A freshly constructed environment (call reset() before use).

Return type:

MultiRoller

static reset(env: MultiRoller, key: Array | ndarray | bool | number | bool | int | float | complex | TypedNdArray) Environment[source]#

Reset the environment to a random initial configuration.

Parameters:
  • env (Environment) – The environment instance to reset.

  • key (ArrayLike) – PRNG key used to sample the domain, positions, objectives, and initial velocities.

Returns:

The environment with a fresh episode state.

Return type:

Environment

static step(env: MultiRoller, action: Array) Environment[source]#

Advance the environment by one physics step.

Applies torque actions with angular damping and viscous drag. After integration the method updates LiDAR sensors, displacement caches, and computes the reward with a differential baseline.

Parameters:
  • env (Environment) – Current environment.

  • action (jax.Array) – Torque actions for every agent, shape (N * 3,).

Returns:

Updated environment after physics integration, sensor updates, and reward computation.

Return type:

Environment

static observation(env: MultiRoller) Array[source]#

Build the per-agent observation vector from cached sensors.

All state-dependent components are pre-computed in step() and reset(). This method only concatenates cached arrays.

Returns:

Observation matrix of shape (N, obs_dim).
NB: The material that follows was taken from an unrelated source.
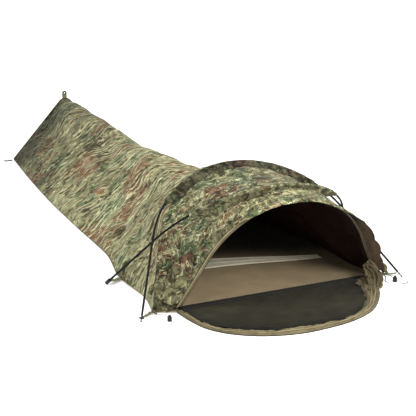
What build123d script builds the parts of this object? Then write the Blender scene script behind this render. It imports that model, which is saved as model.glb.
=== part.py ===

See the class docstring for the feature layout.

Return type:

jax.Array

static reward(env: MultiRoller) Array[source]#

Return the reward cached by step().

Returns:

Reward vector of shape (N,).

Return type:

jax.Array

static done(env: MultiRoller) Array[source]#

Return True when the episode has exceeded max_steps.

property action_space_size: int[source]#

Number of scalar actions per agent (3-D torque).

property action_space_shape: tuple[int][source]#

Shape of a single agent’s action ((3,)).

property observation_space_size: int[source]#

Dimensionality of a single agent’s observation vector.